>> start Source excerpt
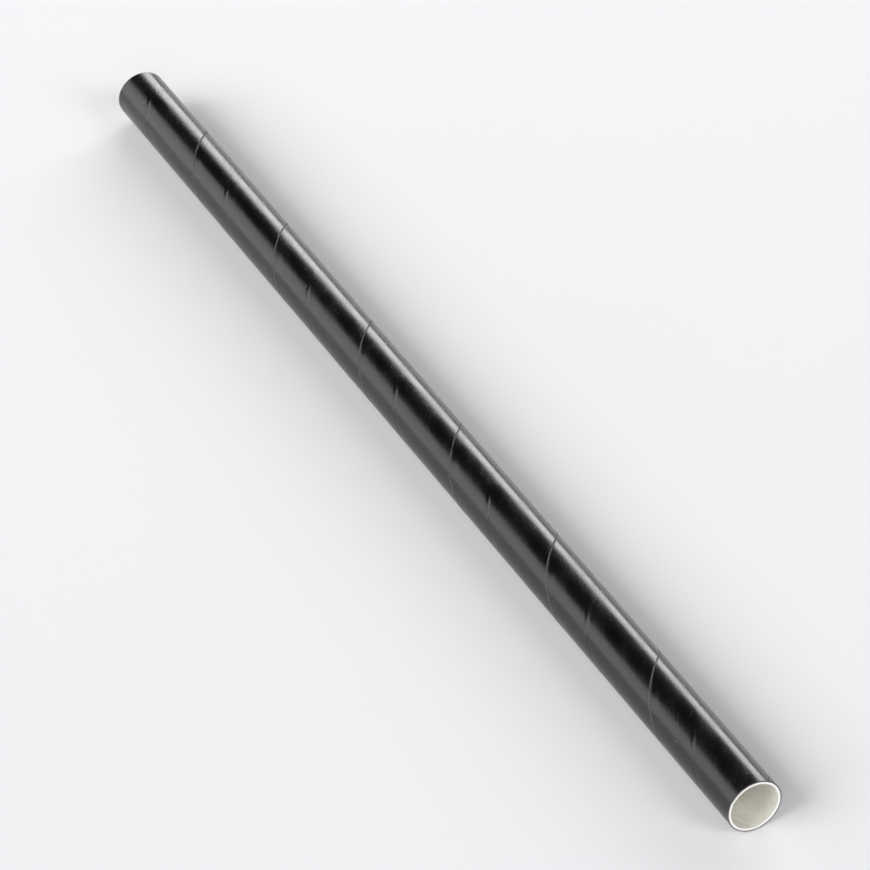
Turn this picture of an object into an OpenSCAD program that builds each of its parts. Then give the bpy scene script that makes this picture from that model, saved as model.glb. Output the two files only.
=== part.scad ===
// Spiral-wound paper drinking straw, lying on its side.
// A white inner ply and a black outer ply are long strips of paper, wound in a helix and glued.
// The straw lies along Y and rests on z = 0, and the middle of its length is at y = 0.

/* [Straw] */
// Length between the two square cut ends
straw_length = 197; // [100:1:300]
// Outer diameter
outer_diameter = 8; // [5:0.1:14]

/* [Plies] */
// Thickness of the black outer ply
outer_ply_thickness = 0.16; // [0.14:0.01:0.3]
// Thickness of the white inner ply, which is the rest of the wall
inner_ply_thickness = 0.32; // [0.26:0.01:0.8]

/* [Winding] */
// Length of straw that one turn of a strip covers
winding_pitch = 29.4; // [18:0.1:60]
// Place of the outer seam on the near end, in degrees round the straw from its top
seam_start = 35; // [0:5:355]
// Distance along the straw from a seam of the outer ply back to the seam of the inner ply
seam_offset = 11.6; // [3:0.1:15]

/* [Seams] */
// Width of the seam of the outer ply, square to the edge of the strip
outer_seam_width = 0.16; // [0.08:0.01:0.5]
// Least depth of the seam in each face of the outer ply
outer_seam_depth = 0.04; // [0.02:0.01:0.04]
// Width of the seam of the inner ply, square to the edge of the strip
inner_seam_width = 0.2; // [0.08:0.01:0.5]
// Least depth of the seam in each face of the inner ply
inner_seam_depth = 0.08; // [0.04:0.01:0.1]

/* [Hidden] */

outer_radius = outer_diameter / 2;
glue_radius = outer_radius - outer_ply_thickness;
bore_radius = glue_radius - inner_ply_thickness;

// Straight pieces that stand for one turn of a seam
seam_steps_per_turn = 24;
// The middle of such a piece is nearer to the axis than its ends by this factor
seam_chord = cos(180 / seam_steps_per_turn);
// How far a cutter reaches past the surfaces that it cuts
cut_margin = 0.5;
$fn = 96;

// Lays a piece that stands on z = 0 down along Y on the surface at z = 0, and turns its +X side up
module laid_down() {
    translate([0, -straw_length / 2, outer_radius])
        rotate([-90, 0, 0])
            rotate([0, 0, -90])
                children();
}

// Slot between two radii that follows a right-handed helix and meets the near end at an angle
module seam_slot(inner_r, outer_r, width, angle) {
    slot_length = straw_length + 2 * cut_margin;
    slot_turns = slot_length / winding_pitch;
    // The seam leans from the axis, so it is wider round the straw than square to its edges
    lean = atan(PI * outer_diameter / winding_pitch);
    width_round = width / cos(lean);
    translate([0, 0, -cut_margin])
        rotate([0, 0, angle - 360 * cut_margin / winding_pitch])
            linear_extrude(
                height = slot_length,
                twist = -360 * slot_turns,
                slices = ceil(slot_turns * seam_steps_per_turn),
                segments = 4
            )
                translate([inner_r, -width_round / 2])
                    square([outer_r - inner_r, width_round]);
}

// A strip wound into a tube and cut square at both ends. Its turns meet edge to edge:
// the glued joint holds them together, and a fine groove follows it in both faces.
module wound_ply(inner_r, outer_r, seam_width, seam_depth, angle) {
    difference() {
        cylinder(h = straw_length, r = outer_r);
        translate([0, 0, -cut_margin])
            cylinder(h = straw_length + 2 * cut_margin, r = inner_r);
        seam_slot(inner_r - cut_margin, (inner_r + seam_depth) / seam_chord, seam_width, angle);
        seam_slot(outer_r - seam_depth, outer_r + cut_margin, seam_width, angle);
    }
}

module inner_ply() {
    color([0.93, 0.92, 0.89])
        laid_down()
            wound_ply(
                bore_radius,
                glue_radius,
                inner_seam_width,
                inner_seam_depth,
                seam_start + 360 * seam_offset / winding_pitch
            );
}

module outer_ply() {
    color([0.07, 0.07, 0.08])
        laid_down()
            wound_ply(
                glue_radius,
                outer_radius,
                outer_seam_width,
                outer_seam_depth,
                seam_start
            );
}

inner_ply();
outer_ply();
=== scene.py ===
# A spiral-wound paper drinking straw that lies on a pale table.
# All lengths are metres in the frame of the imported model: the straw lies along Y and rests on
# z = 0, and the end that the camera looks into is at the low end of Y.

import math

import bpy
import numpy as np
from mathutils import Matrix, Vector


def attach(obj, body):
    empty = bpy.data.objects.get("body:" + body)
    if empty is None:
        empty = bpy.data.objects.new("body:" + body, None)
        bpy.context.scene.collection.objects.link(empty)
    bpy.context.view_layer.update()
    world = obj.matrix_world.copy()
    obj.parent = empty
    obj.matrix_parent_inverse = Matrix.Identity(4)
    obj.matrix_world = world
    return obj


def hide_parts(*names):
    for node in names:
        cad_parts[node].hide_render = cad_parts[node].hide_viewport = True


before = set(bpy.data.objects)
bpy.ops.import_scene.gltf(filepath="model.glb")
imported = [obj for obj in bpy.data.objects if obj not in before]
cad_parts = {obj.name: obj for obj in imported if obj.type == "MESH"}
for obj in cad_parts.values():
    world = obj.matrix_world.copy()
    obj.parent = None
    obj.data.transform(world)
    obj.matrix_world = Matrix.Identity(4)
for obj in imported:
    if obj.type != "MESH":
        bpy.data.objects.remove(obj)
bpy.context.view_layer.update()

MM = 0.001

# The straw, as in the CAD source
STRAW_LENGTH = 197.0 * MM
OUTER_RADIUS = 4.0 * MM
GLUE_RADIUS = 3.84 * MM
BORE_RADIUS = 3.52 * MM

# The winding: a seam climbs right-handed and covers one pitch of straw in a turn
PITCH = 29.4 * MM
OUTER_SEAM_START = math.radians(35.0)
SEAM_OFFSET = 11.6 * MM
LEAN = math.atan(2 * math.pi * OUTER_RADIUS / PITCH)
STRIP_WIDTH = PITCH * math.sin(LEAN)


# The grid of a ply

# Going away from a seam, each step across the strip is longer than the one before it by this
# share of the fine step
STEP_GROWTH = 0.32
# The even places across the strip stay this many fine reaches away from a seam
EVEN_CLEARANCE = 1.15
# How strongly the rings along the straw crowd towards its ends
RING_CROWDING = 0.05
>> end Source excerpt
◆ Written exercise ◆
Copy out every line that includes the word "None".

◆ The solution ◆
    if empty is None:
        empty = bpy.data.objects.new("body:" + body, None)
    obj.parent = None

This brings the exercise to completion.